País curioso, la Argentina. El director técnico de la selección argentina de fútbol acaba de dar su apoyo entusiasta a la reelección del presidente de Venezuela. No importa si el coronel Chávez representa a una de las peores especies de gobernantes latinoamericanos y si su política exterior se encuentra en exceso teñida por los vínculos con el régimen teocrático de Irán, en deuda con la justicia argentina.
La directora del Instituto Nacional contra la Discriminación (Inadi) ha dicho, muy suelta de cuerpo, que Israel violó leyes internacionales en su lucha contra los terroristas de Hamas. No importa si el Gobierno había sido cuidadoso en sus declaraciones sobre la vieja tragedia del Cercano Oriente, reabierta en las últimas semanas por un nuevo ciclo de violencia, si un funcionario de segundo nivel se encuentra habilitado para decir lo que se le ocurra y cuando quiera sobre asuntos que comprometen las relaciones internacionales del país y seguir, como si nada, en funciones.
Es inevitable tomar nota del sedimento que queda de una exclamación del ex presidente Kirchner. Fue dirigida horas atrás al intendente de Florencio Varela y, según la crónica de este diario, el destinatario la recibió con no poco escepticismo: "Con la obra pública vamos a cambiar el humor de la gente".
Como para sacar de dudas al funcionario municipal, Kirchner procuró disipar de cuajo su perplejidad, aunque acentuando la del resto del país: "No te hagas problemas. Este programa lo monitoreo yo".
Esas palabras pueden, tal vez, infundir confianza a los beneficiarios directos de un plan de inversiones públicas directamente relacionadas con las elecciones de octubre próximo. En nada calman, si no por el contrario, la preocupación de quienes se resisten a aceptar en silencio las graves desviaciones que se están infiriendo al sistema democrático y republicano de la Constitución.
Miles de millones de pesos que se van distribuyendo con celeridad en obras públicas y en viviendas, sin planes debidamente estudiados y debatidos en público.

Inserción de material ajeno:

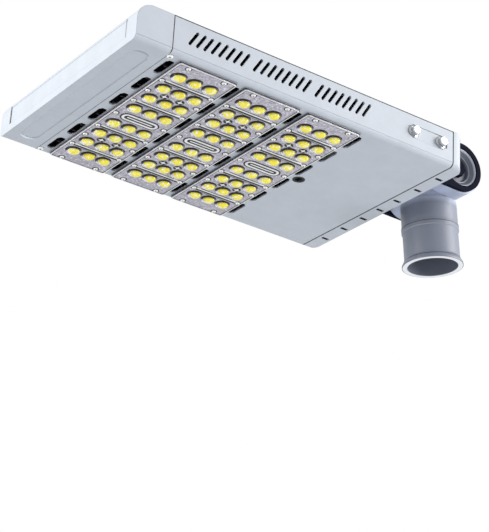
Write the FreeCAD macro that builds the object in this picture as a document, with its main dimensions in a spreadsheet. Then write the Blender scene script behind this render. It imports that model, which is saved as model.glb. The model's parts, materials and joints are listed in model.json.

No importa, todo se hace con el cálculo preciso de que los resultados resulten visibles antes de los comicios de octubre. La política fiscal está, pues, al servicio de un gobierno y no del Estado y de los intereses permanentes de la sociedad.
Nadie en el oficialismo se toma la molestia de disimular que aquella política procura obtener las mayores ventajas posibles, en particular en el Gran Buenos Aires, a fin de compensar las pérdidas que se descuentan para los candidatos afines al kirchnerismo en otros ámbitos del país. Se apela en esa dirección a cualquier recurso, incluso con el abandono a su suerte de los municipios que se encuentran en manos de ciudadanos dispuestos a plantarse con dignidad frente al poder central y al poder provincial.
Lo que el Gobierno puede ganar por un lado va a perderlo por otros. Franjas cada vez más amplias de la opinión pública han adquirido conciencia del significado de una política social y económica errabunda. Es, por añadidura, una política insensible a la angustiosa dimensión de inseguridad en la que se debaten los ciudadanos. Nada se diga, por lo demás, de ensañamientos como los que se prodigan contra el campo.
La política patrimonialista del populismo ha sido condenada por pensadores ilustres del siglo XX. En El ogro filantrópico, Octavio Paz ha dicho que el patrimonialismo es la vida privada incrustada en la vida pública de los países, porque no lleva sino a una confusión perversa de intereses que a la larga termina mal para todos. Y ha observado, también, que la tragedia de la izquierda, cuya razón de ser era la altivez del espíritu crítico que la había llevado a nacer, es terminar en un populismo en el que olvida su vocación original y vende su herencia por el plato de lentejas de un sistema cerrado, la ideología.
Es tal la confusión suscitada por la política reinante que es difícil discernir en la Argentina qué resulta más gravoso para la conveniencia ciudadana: si el privilegio dispensado al mezquino interés de quienes ejercen el poder o el predominio de los arrestos ideológicos de una concepción anacrónica y fracasada de una política como la que está a la vista.